COLLECTED DATA

==========

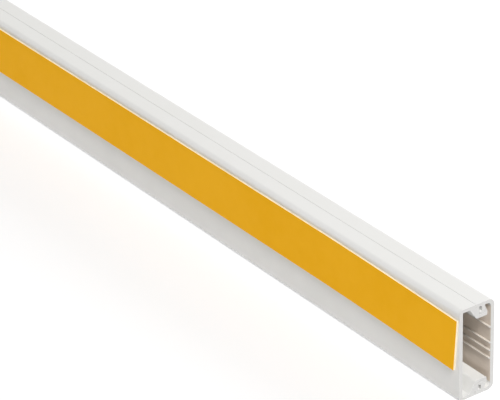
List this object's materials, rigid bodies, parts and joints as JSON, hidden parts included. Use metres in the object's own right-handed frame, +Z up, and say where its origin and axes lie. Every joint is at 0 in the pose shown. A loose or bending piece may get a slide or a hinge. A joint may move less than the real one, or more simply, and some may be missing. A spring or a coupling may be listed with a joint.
{
  "type": "cord cover raceway",
  "caption": "Straight length of rectangular surface raceway: a base channel with an adhesive strip on its back and a cover that clips and slides along its lips.",
  "frame": {"origin": "middle of the outline, on the narrow side that the raceway stands on", "axes": "+X along the length, +Y from the wall side out to the cover's face, +Z up across the section, towards the side that the adhesive strip is nearer to"},
  "size_m": [1, 0.018, 0.04],
  "materials": {
    "base_channel": "satin white rigid PVC",
    "snap_cover": "satin white rigid PVC",
    "adhesive_foam_tape": "matt cream closed-cell foam",
    "release_liner": "smooth yellow siliconised paper"
  },
  "bodies": {
    "channel": {"base_channel": "base_channel", "adhesive_foam_tape": "adhesive_foam_tape", "release_liner": "release_liner"},
    "cover": {"snap_cover": "snap_cover"}
  },
  "joints": [
    {"name": "cover_slide", "type": "slide", "parent": "channel", "child": "cover", "axis": [1, 0, 0], "range_m": [-1, 1]}
  ]
}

==========

WHAT YOU ARE ASKED TO DO
Restate the whole listing exactly.

RESPONSE BELOW
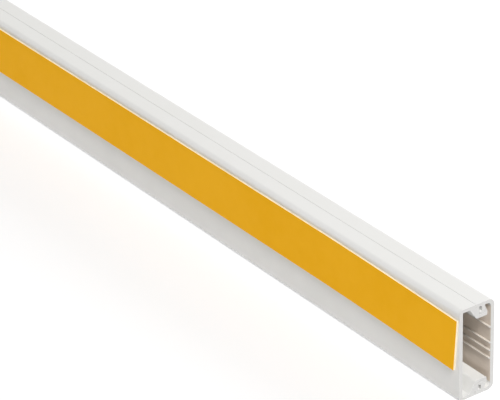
List this object's materials, rigid bodies, parts and joints as JSON, hidden parts included. Use metres in the object's own right-handed frame, +Z up, and say where its origin and axes lie. Every joint is at 0 in the pose shown. A loose or bending piece may get a slide or a hinge. A joint may move less than the real one, or more simply, and some may be missing. A spring or a coupling may be listed with a joint.
{
  "type": "cord cover raceway",
  "caption": "Straight length of rectangular surface raceway: a base channel with an adhesive strip on its back and a cover that clips and slides along its lips.",
  "frame": {"origin": "middle of the outline, on the narrow side that the raceway stands on", "axes": "+X along the length, +Y from the wall side out to the cover's face, +Z up across the section, towards the side that the adhesive strip is nearer to"},
  "size_m": [1, 0.018, 0.04],
  "materials": {
    "base_channel": "satin white rigid PVC",
    "snap_cover": "satin white rigid PVC",
    "adhesive_foam_tape": "matt cream closed-cell foam",
    "release_liner": "smooth yellow siliconised paper"
  },
  "bodies": {
    "channel": {"base_channel": "base_channel", "adhesive_foam_tape": "adhesive_foam_tape", "release_liner": "release_liner"},
    "cover": {"snap_cover": "snap_cover"}
  },
  "joints": [
    {"name": "cover_slide", "type": "slide", "parent": "channel", "child": "cover", "axis": [1, 0, 0], "range_m": [-1, 1]}
  ]
}